Пережила бабка Федора двух мужей. Детей у нее не было. Через силу не трудилась, но и ленивой ее никто не считал. Нрав у нее был мягкий, разум сметливый, хотя с недавнего времени, как начала глохнуть, часто забывала, где и что лежит, порою не узнавала соседей и не все уже могла понять из того, что происходит вокруг. Может быть, на все Скальное она одна осталась неграмотной. Смолоду не выучили, а когда начались ликбезы, сама не захотела:

"Оно мне теперь ни к чему. Так уж как-нибудь доживу".

И потому первая книжка попала к ней в хату только теперь, вместе с Петром.

Днем бабка что-то негромко бормотала себе под нос и неторопливо, однако ни на минуту не останавливаясь, хозяйничала - ковырялась в огороде или в хате убиралась.

Без дела сидеть не могла.

Спать бабка укладывалась в одно время с курами, чуть только начинало темнеть, а вставала вместе с солнцем. Оттого и огонь в ее хате почти не зажигали. Даже настоящей лампы никогда у нее не было. Так только, какая-то скляночка с фитилем.

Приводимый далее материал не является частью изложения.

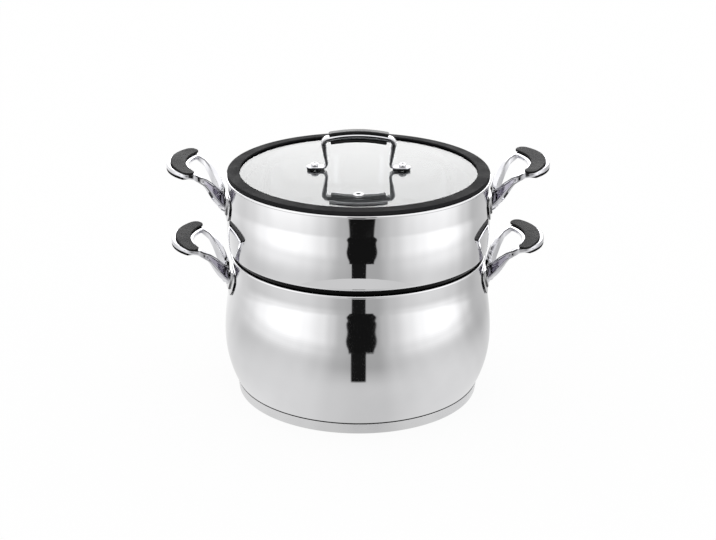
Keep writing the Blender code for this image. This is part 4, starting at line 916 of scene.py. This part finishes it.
# Four handles of one casting, each with its grip, screw and welded strap
def buildSideHandles():
    h = handle
    air = levels["air"]
    tilt = ringFrame()
    top, topFaces, topLine = padShell(h["span"], h["gripWidth"], h["tipWidth"], air, air + h["proud"], h["gripEdge"], 0.0003)
    neck, neckFaces, neckLine = padShell(0.0560, 0.0070, 0.0070, -h["thickness"] - air - h["under"] / 2, air + h["proud"] / 2, 0.0004)
    lip = lipShell()
    grip = joined([(moved(p, tilt), f) for p, f in ((top, topFaces), (neck, neckFaces), lip)])
    # painted shade: on the pad's sides and tips, and all over the neck and the lip under the ring
    gripLine = np.r_[0.9 * topLine, neckLine * 0 + 1, np.ones(len(lip[0]))]
    lieDown = Matrix.Rotation(math.radians(90), 4, "Y")
    screw, screwLine = socketScrew(h["screw"], h["screwHeight"], h["socket"], 0.0040, h["footThickness"] + 0.0012)
    screw = (moved(screw[0], Matrix.Translation((h["footThickness"] + 2 * air, 0, 0)) @ lieDown), screw[1])
    for body, outside in (("pot", potOutside()), ("steamer", steamerOutside())):
        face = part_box(f"{body}_bracket_right")[1].x - 0.0010
        height = mounts[body]
        pad, padLine = strapShell(face, height, outside)
        points, faces, line, recessShade = castingShell(h["lean"][body])
        for side, angle in (("right", 0.0), ("left", math.pi)):
            place = Matrix.Rotation(angle, 4, "Z") @ Matrix.Translation((face, 0, height))
            seated = place @ Matrix.Translation((air, 0, 0))
            cap = side.capitalize()
            piece = addObject(f"{body}Casting{cap}", moved(points, seated), faces)
            dress(piece, "castSteel", body, "cast_steel", f"{body}_handle_{side}")
            addMask(addMask(piece, "line", line), "recessShade", recessShade)
            piece = addObject(f"{body}Grip{cap}", moved(grip[0], seated), grip[1], 50)
            dress(piece, "gripRubber", body, "silicone", f"{body}_grip_{side}")
            addMask(piece, "line", gripLine)
            piece = addObject(f"{body}HandleScrew{cap}", moved(screw[0], place), screw[1], 35)
            dress(piece, "smallSteel", body, "fastener_steel", f"{body}_handle_screw_{side}")
            addMask(piece, "line", screwLine)
            piece = addObject(f"{body}Bracket{cap}", moved(pad[0], place), pad[1], 50)
            dress(piece, "satinSteel", body, "satin_steel", f"{body}_bracket_{side}")
            addMask(piece, "line", padLine)


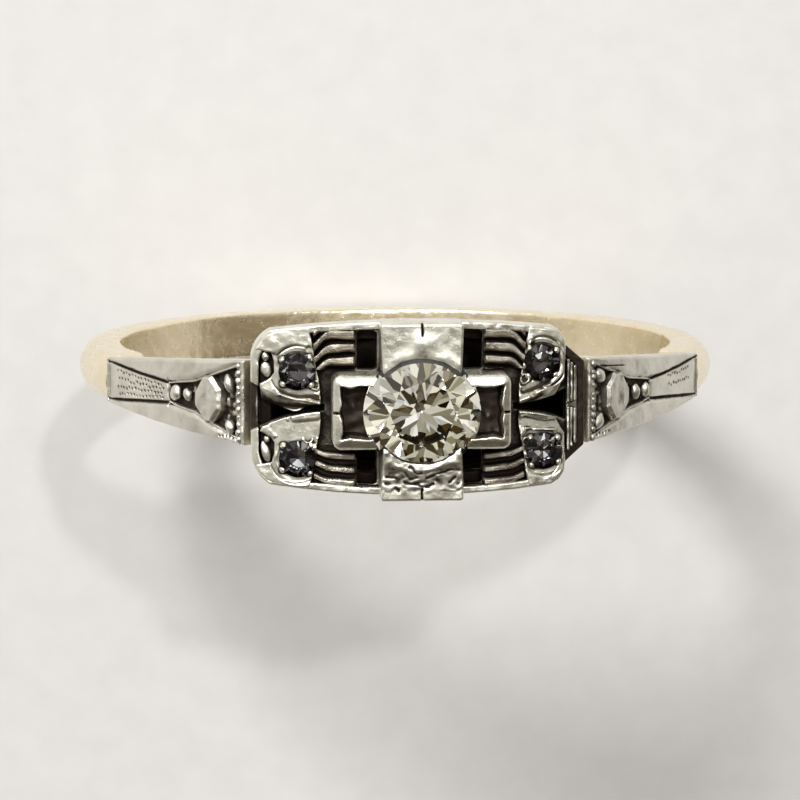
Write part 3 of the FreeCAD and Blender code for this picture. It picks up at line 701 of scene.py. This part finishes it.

Да и та лишь теперь пригодилась, когда поселился у нее раненый солдат.

Сначала, когда Петр еще лежал, бабка Федора, копошась у печки, подробно и подолгу рассказывала ему про своего деда, который у пана за что-то там самого лучшего пса прикончил, про отца - николаевского солдата, про то, как она в первый раз замуж выходила, а то еще про какого-то петриковского Свирида, который пьяный середь зимы замерз у самого своего порога. Бывало, и Петра спрашивала, кричала как глухому:

- А ты, сынок, сам-то издалека?

Петр отвечал. Бабка прикладывала руку к уху, вслушивалась и, ничего не разобрав, качала головой.

- Так, так... А после царской, когда Махно с Деникой вот туточки проходили, так тоже не знай откуда человек до нас прибился. Не наш. Вроде бы заграничный, аж изза Умани.

И опять начинала рассказывать о чем-то своем, забыв, о чем спрашивала. Когда Петр уже почти поправился (плечо зажило, и только рана на бедре еще не совсем затянулась), Сенька затеял с ним в карты играть. Ну, бабке что, керосин где-то достают, пускай себе забавляются.

А сама забиралась на печь.

- Мне, должно, пора уже. А вы - как знаете. Хотите погулять, так гуляйте. Так-то... Только глядите, чтоб хату не спалить, - говорила бабка.

Еще какое-то время она, укладываясь, шуршала на печи. Что-то бормотала себе под нос - то ли молилась, то ли кого поминала. А потом утихала, и через минуту в хате раздавался ровный бабкин храп. Теперь уже до самого утра не разбудить ее, хоть ты тут из пушек стреляй.

- Сигнал, - усмехаясь, говорил Сенька и вносил в хату зеленую вылинявшую сумку от противогаза.